Wednesday, November 16, 2011


November 16, 2011
For book discussion today, COLD VENGEANCE by Douglas Preston and Lincoln Child. This is, I guess, about book #12 to feature very strange FBI Agent Aloysius Pendergast. But perhaps I should get some disclaimers out of the way. Preston & Child co-write thrillers (tech thrillers, sort of) together, and also write thrillers alone (as well as nonfiction. Preston's true crime THE MONSTER OF FLORENCE is a terrific book). I've read all of their books together, I think, and most of their books that they write alone. Child's UTOPIA is one of my favorite books and Preston's TYRANNOSAUR CANYON is great fun, too.

And I've really enjoyed many of their earlier books together that did NOT feature Pendergast, books like RIPTIDE and THUNDERHEAD.

I've also interviewed Doug Preston and he was gracious enough to blurb my last novel, THE VALLEY OF SHADOWS.

So I'm a little cautious about criticizing. I will say, as much as I've enjoyed most of the books that have Pendergast as the main character, I'm not a huge fan of the character. Oh, I think he's a brilliant character, a sort of modern day Sherlock Holmes with a strange pocket full of quirks and weirdness. But it's his very strangeness that makes him a difficult primary character. Doug and Linc (yeah, like we're buddies) have worked around this (intentionally or not) by usually teaming him up with someone far more normal and likable. After all, Sherlock Holmes was never a POV character - Watson describes him, and it's through Watson's humanity that Holmes becomes a living breathing character. (In my opinion, anyway).

Well, that's a bit of a problem in COLD VENGEANCE, because for the most part, Pendergast is the main character. There are other characters - including from previous books - that are in here. Typically Pendergast's "Watson" is NYC cop Vincent D'Agosta, who is in maybe 10% of this book.

The other thing is that Doug & Lync tend to write these books as trilogies. COLD VENGEANCE is the 2nd book in an apparent trilogy, with the first being FEVER DREAM (which I liked quite a bit, actually). In true STAR WARS: THE EMPIRE STRIKES BACK fashion, COLD VENGEANCE leaves so many threads hanging that it doesn't feel like a complete novel. Which can be frustrating.

So, briefly: in FEVER DREAM, Pendergast finds evidence that the death of his beloved wife, Helen (during an African hunting accident in which she was mauled to death by a lion) eleven years earlier was actually homicide. Intent on finding out who killed her, he goes all over the place, discovering some involvement with a weird avian virus related - yeah, I couldn't possibly connect these dots in a blog post - to a missing painting by Audubon.

So, then, in COLD VENGEANCE, Pendergast's brother-in-law attempts to murder him and lets slip that Helen isn't actually dead.

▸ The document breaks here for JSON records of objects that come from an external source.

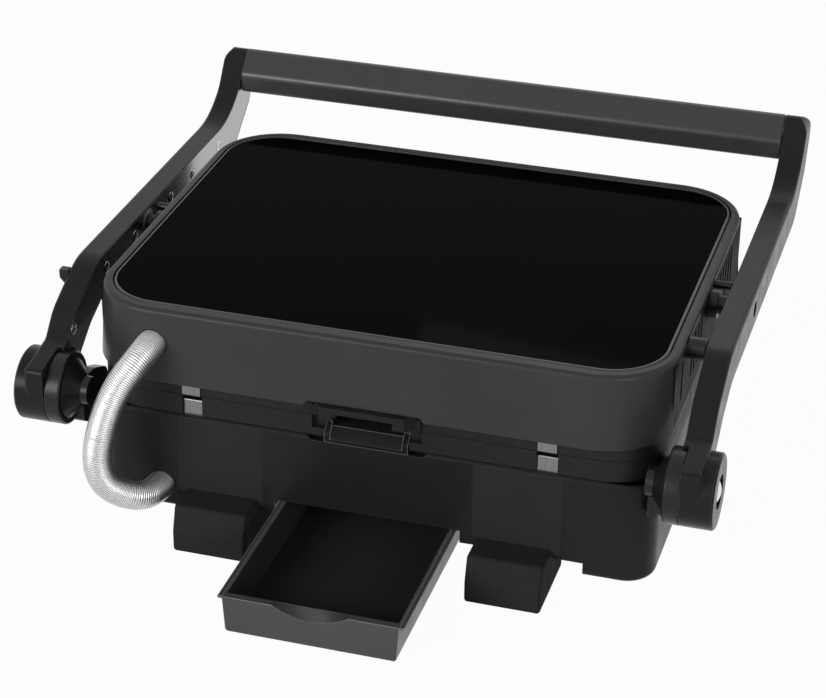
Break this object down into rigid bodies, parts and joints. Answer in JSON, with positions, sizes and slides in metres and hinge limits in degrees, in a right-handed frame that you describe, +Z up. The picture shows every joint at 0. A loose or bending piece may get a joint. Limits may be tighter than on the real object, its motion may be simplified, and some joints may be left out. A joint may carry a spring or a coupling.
{
  "type": "electric fish roaster",
  "caption": "Contact roaster with ribbed cooking plates between a hinged glass-topped lid and a base; two S-shaped arms, grip bar, ribbed metal conduit and pull-out drip tray.",
  "frame": {"origin": "middle of the footprint's bounding box, on the table under the feet", "axes": "+Z up, +Y from the hinge side with the drip tray to the grip bar, +X towards the hub with the release button"},
  "size_m": [0.4148, 0.4296, 0.1845],
  "materials": {
    "moulded_black": "satin, finely grained",
    "lid_grey": "satin",
    "glass_black": "polished, opaque black",
    "trim_dark": "polished edge bead",
    "plate_coat": "cast, with a black non-stick coating",
    "element_steel": "heat-darkened sheath",
    "sheet_steel": "plain sheet",
    "bright_steel": "bright spring steel",
    "button_chrome": "polished",
    "conduit_metal": "bright, finely ribbed",
    "pad_rubber": "matt",
    "lens_red": "translucent",
    "ceramic_white": "unglazed",
    "bush_nylon": "bare nylon"
  },
  "bodies": {
    "base": {"base_housing": "moulded_black", "rear_foot_left": "moulded_black", "rear_foot_right": "moulded_black", "front_foot_left": "moulded_black", "front_foot_right": "moulded_black", "foot_pads": "pad_rubber", "bottom_cover": "sheet_steel", "cover_screws": "bright_steel", "tray_tunnel": "moulded_black", "lower_plate": "plate_coat", "spout_trough": "plate_coat", "lower_element": "element_steel", "lower_reflector": "sheet_steel", "lower_clip_left": "bright_steel", "lower_clip_right": "bright_steel", "hinge_bracket_left": "moulded_black", "hinge_bracket_right": "moulded_black", "hinge_pin_left": "bright_steel", "hinge_pin_right": "bright_steel", "hinge_washers": "bush_nylon", "terminal_block": "ceramic_white", "thermostat": "moulded_black", "control_panel": "trim_dark", "pilot_lamps": "lens_red", "cord_gland": "pad_rubber", "conduit": "conduit_metal", "conduit_nut_base": "bright_steel"},
    "arms": {"arm_shell_left": "moulded_black", "arm_shell_right": "moulded_black", "arm_inner_plate_left": "bright_steel", "arm_inner_plate_right": "bright_steel", "arm_screws": "bright_steel", "pivot_bush_left": "bush_nylon", "pivot_bush_right": "bush_nylon", "grip_sleeve": "moulded_black", "grip_core": "sheet_steel"},
    "lid": {"lid_shell": "lid_grey", "lid_side_left": "moulded_black", "lid_side_right": "moulded_black", "lid_glass": "glass_black", "lid_trim": "trim_dark", "upper_plate": "plate_coat", "spout_hood": "plate_coat", "upper_element": "element_steel", "upper_reflector": "sheet_steel", "upper_clip_left": "bright_steel", "upper_clip_right": "bright_steel", "lid_pivot_left": "moulded_black", "lid_pivot_right": "moulded_black", "pivot_nuts": "bright_steel", "stop_studs": "moulded_black", "conduit_nut_lid": "bright_steel"},
    "tray": {"drip_tray": "moulded_black"},
    "dial": {"temperature_dial": "moulded_black"},
    "button": {"release_button": "button_chrome"},
    "catch": {"lock_tab": "moulded_black"}
  },
  "joints": [
    {"name": "lid_hinge", "type": "hinge", "parent": "base", "child": "arms", "pos_m": [0, -0.12025, 0.0921], "axis": [1, 0, 0], "range_deg": [0, 105], "deforming": ["conduit"]},
    {"name": "lid_float", "type": "hinge", "parent": "arms", "child": "lid", "pos_m": [0, 0.0175, 0.1365], "axis": [1, 0, 0], "range_deg": [0, 4.5]},
    {"name": "tray_slide", "type": "slide", "parent": "base", "child": "tray", "axis": [0, -1, 0], "range_m": [-0.095, 0.038]},
    {"name": "dial_turn", "type": "hinge", "parent": "base", "child": "dial", "pos_m": [0, 0.155, 0.05], "axis": [0, 1, 0], "range_deg": [0, 240]},
    {"name": "button_press", "type": "slide", "parent": "arms", "child": "button", "axis": [-1, 0, 0], "range_m": [0, 0.004], "stiffness_N_per_m": 400, "springref_m": -0.002},
    {"name": "catch_slide", "type": "slide", "parent": "arms", "child": "catch", "axis": [0, 1, 0], "range_m": [0, 0.006]}
  ],
  "couplings": [
    {"joint": "lid_float", "follows": "lid_hinge", "ratio": 0.04}
  ]
}
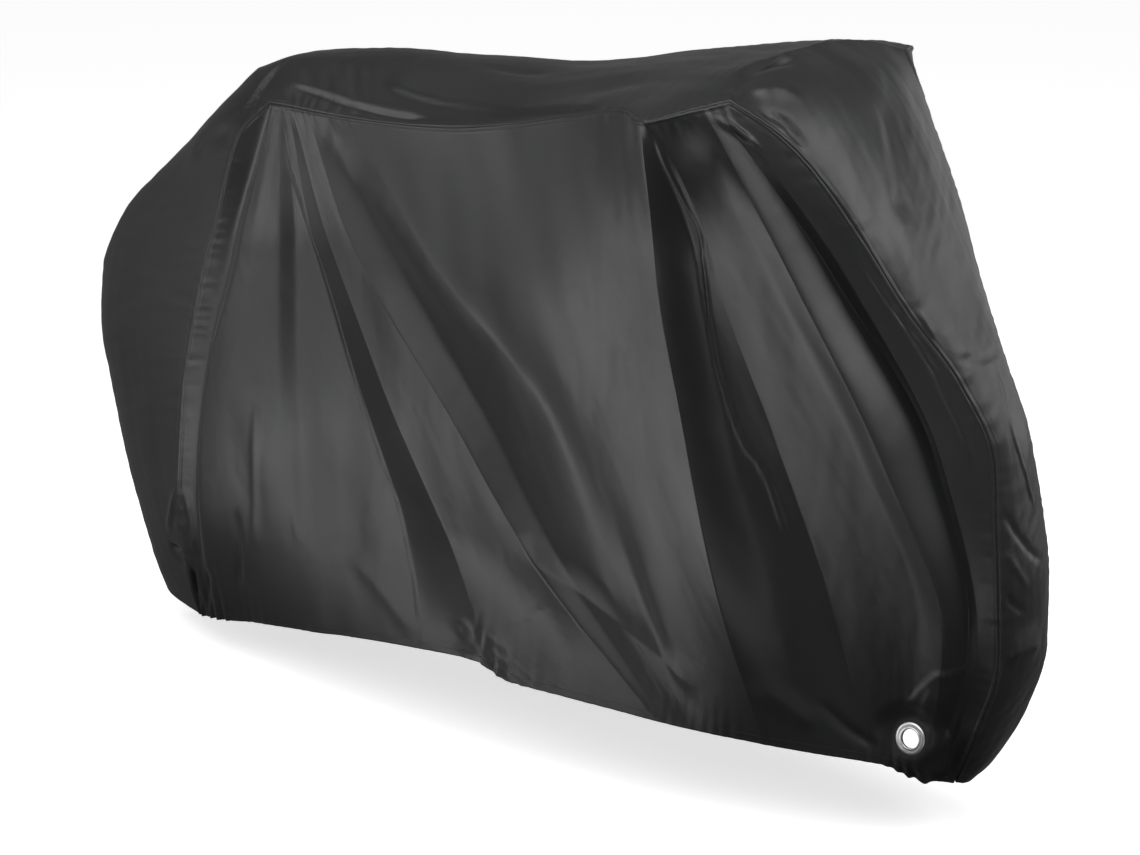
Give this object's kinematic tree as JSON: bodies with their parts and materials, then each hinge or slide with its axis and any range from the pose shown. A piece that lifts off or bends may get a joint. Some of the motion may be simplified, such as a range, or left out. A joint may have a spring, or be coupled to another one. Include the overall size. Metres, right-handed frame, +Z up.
{
  "type": "bicycle cover",
  "caption": "Fitted black nylon cover in the shape of the bicycle under it, hollow and open below, drawn in at the hem, with a metal lock eyelet near the front hem on each side.",
  "frame": {"origin": "where the underside of the cover's top lies on the saddle, on the cover's middle plane", "axes": "+X towards the front wheel, +Y to the far side, +Z up"},
  "size_m": [1.815, 0.7078, 1.0818],
  "materials": {
    "nylon_panel": "satin coated plain weave",
    "nylon_strip": "satin coated plain weave",
    "nylon_corner": "satin coated plain weave, doubled",
    "nickel": "bright nickel plate"
  },
  "bodies": {
    "root": {"near_side_panel": "nylon_panel", "far_side_panel": "nylon_panel", "top_and_rear_strip": "nylon_strip", "front_strip": "nylon_strip", "near_lock_corner": "nylon_corner", "far_lock_corner": "nylon_corner", "near_eyelet": "nickel", "far_eyelet": "nickel"}
  },
  "joints": []
}
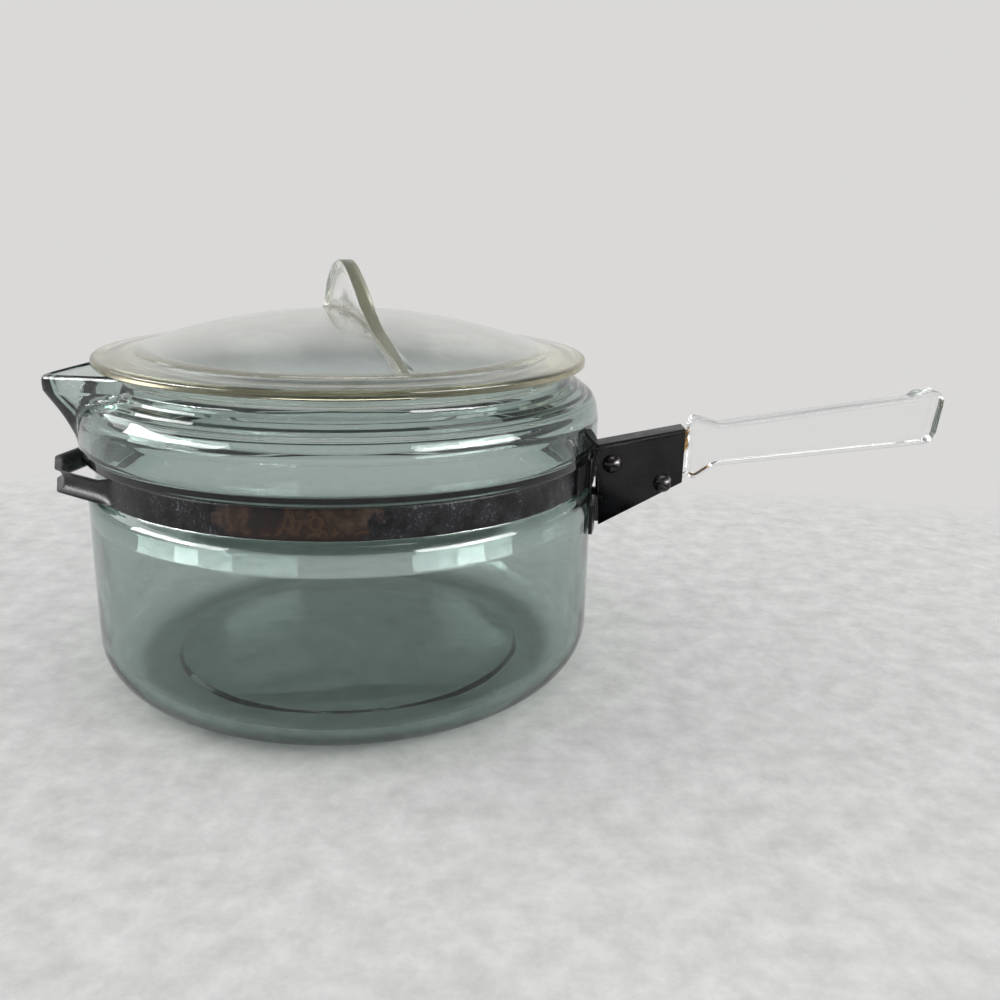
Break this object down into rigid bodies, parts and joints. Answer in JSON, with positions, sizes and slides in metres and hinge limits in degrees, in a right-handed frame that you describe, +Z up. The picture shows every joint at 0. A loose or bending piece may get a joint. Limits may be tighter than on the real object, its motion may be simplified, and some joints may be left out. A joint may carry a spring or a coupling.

So Pendergast goes on an uncharacteristically emotional rampage (in a cold, calculated, methodical emotional rampage sort of way) to track down his brother-in-law in order to force him to reveal his wife's location, all the while hinting at some Nazi cabal called the Covenant.

Got that?

Okay, good. So, although I enjoyed the book fairly well, there were some frustrating things in it. Their writing, however, isn't one of them. Their writing sort of requires me to use the dictionary function on my Kindle a bit more often than usual, but it's nicely efficient yet elegant writing.